The listing below should be written out exactly; please include all of it.

-- START COLLECTED DATA --

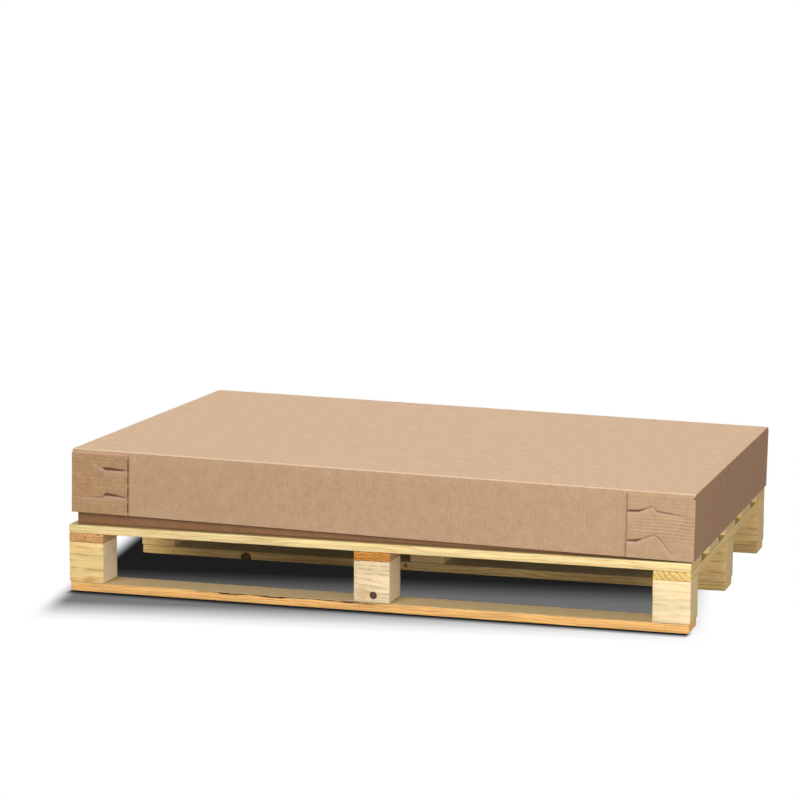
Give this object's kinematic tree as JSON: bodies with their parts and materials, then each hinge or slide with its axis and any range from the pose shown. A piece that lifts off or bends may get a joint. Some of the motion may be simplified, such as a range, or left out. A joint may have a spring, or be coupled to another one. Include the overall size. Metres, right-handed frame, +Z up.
{
  "type": "bulk pallet box",
  "caption": "Lowered bulk pallet box: light wooden block pallet with a corrugated tray, a sleeve folded flat inside it and a lift-off corrugated lid.",
  "frame": {"origin": "middle of the pallet's footprint, on the floor", "axes": "+X along the pallet's length, +Y to its back, +Z up"},
  "size_m": [1.2051, 0.802, 0.2746],
  "materials": {
    "sawn_pine": "rough-sawn pine, pale yellow",
    "block_pine": "sawn pine blocks, cream",
    "tray_card": "brown kraft corrugated board",
    "sleeve_card": "brown kraft double-wall board",
    "lid_card": "brown kraft corrugated board"
  },
  "bodies": {
    "base": {"deck_board_1": "sawn_pine", "deck_board_2": "sawn_pine", "deck_board_3": "sawn_pine", "deck_board_4": "sawn_pine", "deck_board_5": "sawn_pine", "stringer_left": "sawn_pine", "stringer_middle": "sawn_pine", "stringer_right": "sawn_pine", "block_front_left": "block_pine", "block_front_middle": "block_pine", "block_front_right": "block_pine", "block_middle_left": "block_pine", "block_middle_middle": "block_pine", "block_middle_right": "block_pine", "block_back_left": "block_pine", "block_back_middle": "block_pine", "block_back_right": "block_pine", "skid_front": "sawn_pine", "skid_middle": "sawn_pine", "skid_back": "sawn_pine", "tray": "tray_card", "sleeve": "sleeve_card"},
    "lid": {"lid": "lid_card"}
  },
  "joints": [
    {"name": "lid_lift", "type": "slide", "parent": "base", "child": "lid", "axis": [0, 0, 1], "range_m": [0, 0.3]}
  ]
}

-- END COLLECTED DATA --

> OUTPUT FOR THIS TASK
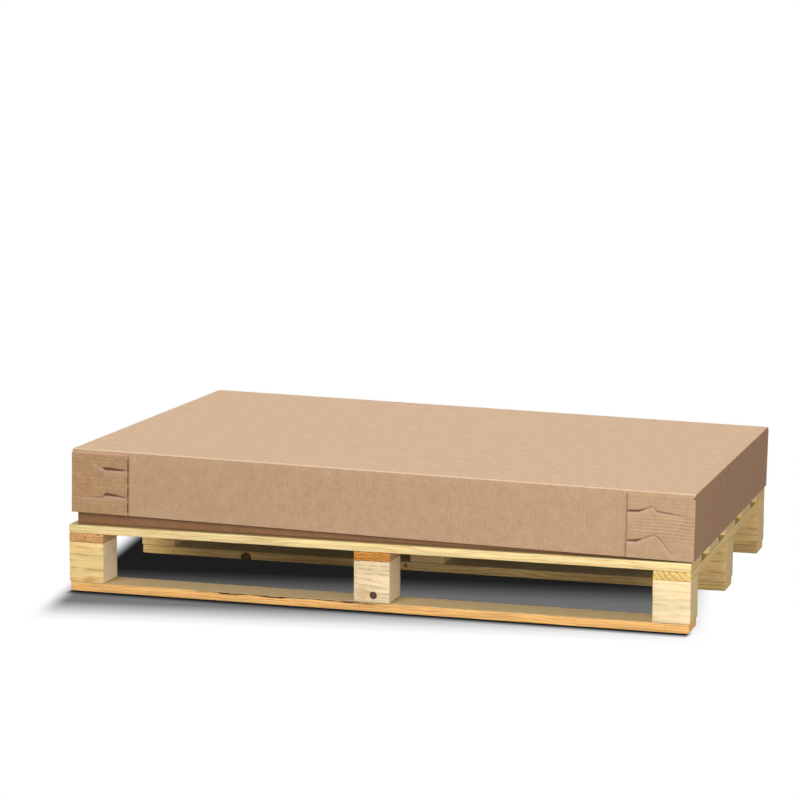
Give this object's kinematic tree as JSON: bodies with their parts and materials, then each hinge or slide with its axis and any range from the pose shown. A piece that lifts off or bends may get a joint. Some of the motion may be simplified, such as a range, or left out. A joint may have a spring, or be coupled to another one. Include the overall size. Metres, right-handed frame, +Z up.
{
  "type": "bulk pallet box",
  "caption": "Lowered bulk pallet box: light wooden block pallet with a corrugated tray, a sleeve folded flat inside it and a lift-off corrugated lid.",
  "frame": {"origin": "middle of the pallet's footprint, on the floor", "axes": "+X along the pallet's length, +Y to its back, +Z up"},
  "size_m": [1.2051, 0.802, 0.2746],
  "materials": {
    "sawn_pine": "rough-sawn pine, pale yellow",
    "block_pine": "sawn pine blocks, cream",
    "tray_card": "brown kraft corrugated board",
    "sleeve_card": "brown kraft double-wall board",
    "lid_card": "brown kraft corrugated board"
  },
  "bodies": {
    "base": {"deck_board_1": "sawn_pine", "deck_board_2": "sawn_pine", "deck_board_3": "sawn_pine", "deck_board_4": "sawn_pine", "deck_board_5": "sawn_pine", "stringer_left": "sawn_pine", "stringer_middle": "sawn_pine", "stringer_right": "sawn_pine", "block_front_left": "block_pine", "block_front_middle": "block_pine", "block_front_right": "block_pine", "block_middle_left": "block_pine", "block_middle_middle": "block_pine", "block_middle_right": "block_pine", "block_back_left": "block_pine", "block_back_middle": "block_pine", "block_back_right": "block_pine", "skid_front": "sawn_pine", "skid_middle": "sawn_pine", "skid_back": "sawn_pine", "tray": "tray_card", "sleeve": "sleeve_card"},
    "lid": {"lid": "lid_card"}
  },
  "joints": [
    {"name": "lid_lift", "type": "slide", "parent": "base", "child": "lid", "axis": [0, 0, 1], "range_m": [0, 0.3]}
  ]
}